(1974)
Dir - Shin Sang-ok
Overall: MEH
The final supernatural horror film from director Shin Sang-ok, The Ghost Lovers, (Yan nu huan hun), is unfortunately sluggish and uneventful. It has a well-used kaidan scenario where a dead beautiful young woman and her also dead elderly companion try to make merriment with a good-natured man, but the story meanders endlessly with soft comedic playfulness and snore-inducing melodrama. There is never an emphasis on spooky atmosphere or any kind of tacky exploitation, with the otherworldly elements merely serving as a framing device for a doomed love story between two characters who were engaged when they were children and remain helplessly in admiration of each other even though they have spent the majority of their lives apart.
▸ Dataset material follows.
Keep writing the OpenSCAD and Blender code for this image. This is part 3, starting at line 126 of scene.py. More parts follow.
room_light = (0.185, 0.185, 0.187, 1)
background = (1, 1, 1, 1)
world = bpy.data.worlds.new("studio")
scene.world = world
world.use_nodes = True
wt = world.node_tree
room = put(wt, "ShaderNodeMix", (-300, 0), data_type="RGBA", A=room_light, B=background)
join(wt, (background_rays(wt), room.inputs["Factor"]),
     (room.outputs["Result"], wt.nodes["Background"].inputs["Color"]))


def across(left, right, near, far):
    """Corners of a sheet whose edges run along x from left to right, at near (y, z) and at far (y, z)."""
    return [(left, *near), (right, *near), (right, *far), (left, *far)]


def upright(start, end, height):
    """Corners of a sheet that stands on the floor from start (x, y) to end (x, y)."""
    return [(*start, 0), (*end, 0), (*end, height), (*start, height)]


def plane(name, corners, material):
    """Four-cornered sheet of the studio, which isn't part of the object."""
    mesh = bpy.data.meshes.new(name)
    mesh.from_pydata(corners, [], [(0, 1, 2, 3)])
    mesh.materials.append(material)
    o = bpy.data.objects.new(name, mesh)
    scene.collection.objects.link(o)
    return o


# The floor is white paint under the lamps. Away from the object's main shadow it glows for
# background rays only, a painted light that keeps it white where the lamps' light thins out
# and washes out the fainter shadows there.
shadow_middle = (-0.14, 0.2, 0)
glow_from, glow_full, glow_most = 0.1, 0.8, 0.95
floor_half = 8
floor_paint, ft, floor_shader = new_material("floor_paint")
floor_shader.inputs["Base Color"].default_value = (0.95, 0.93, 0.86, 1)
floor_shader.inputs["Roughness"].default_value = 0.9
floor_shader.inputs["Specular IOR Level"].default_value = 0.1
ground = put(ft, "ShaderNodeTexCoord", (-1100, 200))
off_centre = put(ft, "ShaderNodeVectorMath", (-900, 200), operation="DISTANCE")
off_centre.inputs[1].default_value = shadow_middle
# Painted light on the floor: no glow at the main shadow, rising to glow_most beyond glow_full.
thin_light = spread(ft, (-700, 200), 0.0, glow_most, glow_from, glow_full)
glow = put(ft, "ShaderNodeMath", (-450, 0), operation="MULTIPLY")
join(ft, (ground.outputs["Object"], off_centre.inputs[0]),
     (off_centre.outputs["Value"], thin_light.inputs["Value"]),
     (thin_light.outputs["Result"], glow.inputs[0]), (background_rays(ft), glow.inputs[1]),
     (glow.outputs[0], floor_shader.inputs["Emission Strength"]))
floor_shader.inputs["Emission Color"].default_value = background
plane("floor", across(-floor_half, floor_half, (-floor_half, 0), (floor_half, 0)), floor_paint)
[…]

If Shin was able to interject any kind of excitement or a mystical tone, (let alone if any of the intended humor landed so much as once), then such things could have enhanced a bare-bones plot that is desperately in need of such enhancement. It is not incompetent and suffices as a mild, low-stakes romance, but that is about it.
(1977)
Dir - Kim Ki-young
Overall: MEH
Strict gender roles, environmental issues, the encroaching inevitability of fate, peculiar and ancient customs, men lost at sea, plus an island that beckons for the dead, Kim Ki-young's adaptation of Lee Cheong-jun's 1974 novel Iodo, (here also known as Io Island), has a lot on its plate and sadly fails to bring it all to compelling life. The location scenery is lovely as cinematographer Jeong Il-seong captures the crashing waves, expansive hills, and wailing winds of the remote rocky island setting, turning it into a foreboding presence without any flashy camera tricks or visual flourishes. It becomes a bloated viewing experience though and the pacing is anything but forgiving. Several plot points are explored and half of the film is told in lengthy flashbacks, though many of the specifics are left dangling and are ultimately not important in order to soak in the melancholic atmosphere that Kim persistently maintains. While it works as a dour mood piece in this regard in spite of its loose ends, the matter of fact depiction of the story's all-female village and their quirky practices seems to hint at a more interesting movie than what is presented.
(1979)
Dir - Masahiro Shinoda
Overall: MEH
An adaptation of Izumi Kyōka's 1913 stage play of the same name, Demon Pond, (Yashagaike), is a folk tale fantasy set in three acts, and even though it is directed by respected Japanese New Wave filmmaker Masahiro Shinoda, it suffers under its laborious length. The story is simple enough as it concerns a village suffering from a prolonged drought which would otherwise be drowned in a supernaturally-charged flood if not for a bell being rung three times a day. Mystical beings are kept away by the bell towing as well, though we get to spend the second act with them lammenting such arbitrary rules that were set forth by their ancient ancestors. It is a shame that the first act is tortuously drawn-out and ultimately unnecessary since all of the information that we are given then is regularly repeated throughout the rest of the film. It still struggles to move along once we meet the colorful and melodramatic entities forty-nine minutes in, but the finale delivers a Ten Commandments-worthy water spectacle where the flood comes from the sky and all of the rotten townsfolk are doomed. Also, notable male kabuki actor Tamasaburo Bando plays a dual role as two women, though one would be hard-pressed to notice unless they read the credits.